If we had taken the time during lockdown and during the summer holidays to devise a system of national lesson plans, with a standard national lesson delivered on the same subject at the same time on the same day to the same age group, wouldn't we now be in a position to broadcast these lessons to pupils stuck at home through digital TV? What is so hard about putting lessons on the telly? Wasn't the Open University broadcasting lectures back in the 1960s when we only had three black and white TV channels?

Nigel Boddy, Darlington.


WHAT a brilliant feature by Joanna Blythman (“Want to stay fit and healthy? Then ignore the PM’s bad advice because fat and salt aren’t our enemies”, August 15). She is right on the money saying that ultra processed food is the biggest killer. We have become a nation of people that live on takeaways. There is something seriously wrong with society when an advert on tv says that everyone’s favourite restaurants are back on Deliveroo, meaning Burger King, McDonalds and KFC. Seriously, is that what we aspire to, getting a takeaway from them as our main meal of the day.
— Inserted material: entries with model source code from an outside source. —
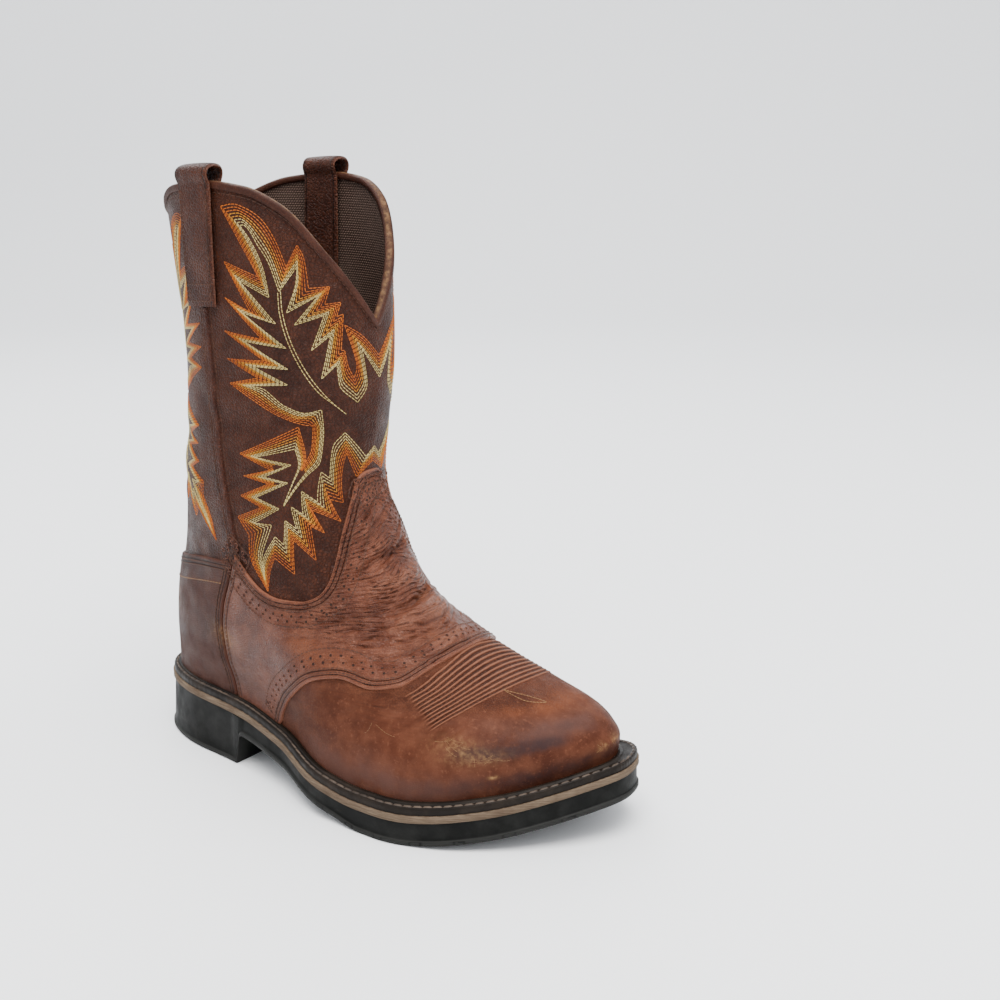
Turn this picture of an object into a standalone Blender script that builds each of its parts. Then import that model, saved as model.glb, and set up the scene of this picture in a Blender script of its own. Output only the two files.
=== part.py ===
"""Western pull-on work boot for the right foot: round toe, stitched welt, one-piece rubber sole.

Metres, +Z up, toe towards +X, +Y is the inner side of the foot. The origin is on the floor,
under the middle of the heel block. Every section is worked out from the sizes below.
"""

import math

import bmesh
import bpy
import numpy as np

for leftover in list(bpy.data.objects):
    bpy.data.objects.remove(leftover)

# Driving dimensions, in metres
SOLE_LENGTH = 0.303
BALL_WIDTH = 0.113
HEEL_WIDTH = 0.069
TOE_SWING = 0.012           # how far the toe's tip leans to the inner side
HEEL_STACK = 0.029          # floor to the top of the rubber at the heel
FOREPART_THICKNESS = 0.012
WAIST_THICKNESS = 0.010
TOE_SPRING = 0.021
HEEL_FLARE = 0.0018         # the heel block widens by this towards the floor
HEEL_BREAST = 0.081         # back of the sole to the front of the heel block
BREAST_SLANT = 0.004
PANEL_DEPTH = 0.001         # how far the side panel lies behind its rim
PANEL_RIM = 0.0026
LUG_DEPTH = 0.0022
LUG_GROOVE = 0.0045
MIDSOLE_THICKNESS = 0.0038
WELT_THICKNESS = 0.0042
WELT_EDGE_STEP = 0.0008     # the welt's edge stands back this far from the sole's edge
WELT_SHELF = 0.0065         # how far the sole stands out past the upper
TOE_SHELF = 0.0110          # the same at the toe
WALL = 0.0024
LAYER_GAP = 0.0003
INSOLE_THICKNESS = 0.0075
ANKLE_HEIGHT = 0.166        # floor to the ring where foot and shaft meet
SHAFT_HEIGHT = 0.317        # floor to the collar's side peaks
SHAFT_DEPTH = 0.133         # front to back at the collar
SHAFT_WIDTH = 0.096
FRONT_SCALLOP = 0.070       # how far the collar dips at the front
BACK_SCALLOP = 0.026
OVERLAY_THICKNESS = 0.0013
SEAM_WIDTH = 0.0048
SEAM_HEIGHT = 0.0014
BINDING_THICKNESS = 0.0010
BINDING_DEPTH = 0.0034
STRAP_WIDTH = 0.0235
STRAP_THICKNESS = 0.0022
STRAP_OUTSIDE = 0.061       # how far the strap runs down the outside
STRAP_INSIDE = 0.060
STRAP_LOOP_RISE = 0.0062    # daylight between the collar and the strap's loop

# Mesh density
AROUND = 52
FOOT_ROWS = 14
SHAFT_ROWS = 8

HEEL_CENTRE = HEEL_BREAST / 2


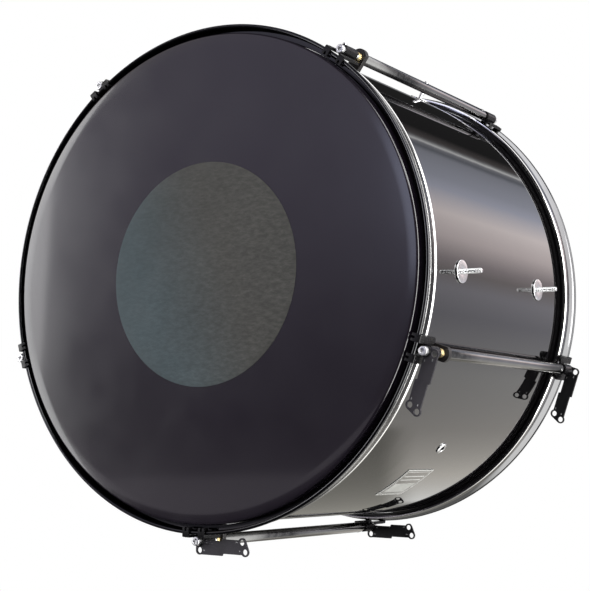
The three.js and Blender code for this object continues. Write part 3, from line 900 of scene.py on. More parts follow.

That’s why we have an obesity problem in this country, people have become so lazy that they just sit on their phone and click Deliveroo. If more people cooked from scratch with properly sourced produce they would see that it is a lot cheaper and healthier. Even if one person changes their eating habits after reading Joanna’s brilliant feature it will have been worthwhile but I won’t hold my breath. Is it any wonder we have so many health problems with our younger generation in Scotland?

Mauro Benedetti, Kilmarnock.


PRITI Patel wants to stop immigrants because she, like so many people, is treating them as statistics and forgetting they, like herself, are people. The fact that these are ordinary people fleeing from corrupt governments, persecution, brutal attacks and wrongful imprisonment and much more seems to be of no consequence to her.

The handling of people sympathetically seems to have been forgotten by governments and businesses. One of the fundamental principles of any person of stature should be "to do unto others as we would have them do unto us; and to be merciful, just and pure".

It is too late when the people have left their oppressive regimes. Governments across the world should join together to take action against these oppressors and forget national interests and stand up to big business who only look at their profit motives.

Prevention of the problem arising is the only way to deal with the situation: it is too late to attempt to solve the problem when the people arrive on our shores.

Ian Turner, Bearsden.

YOUR correspondent Clark Cross (Letters, August 16) in his proposal (a proposal worthy of the best pub philosopher) of a solution for the "immigrant problem" – to ban all imports from France and suggest that British holidaymakers avoid France – is, like the Prime Minister, ignoring inconvenient facts. Particularly the fact that the UK is dependent on imports of many essentials such as food and needs access to foreign ports, especially ports in the EU.

Douglas Robison, Polmont.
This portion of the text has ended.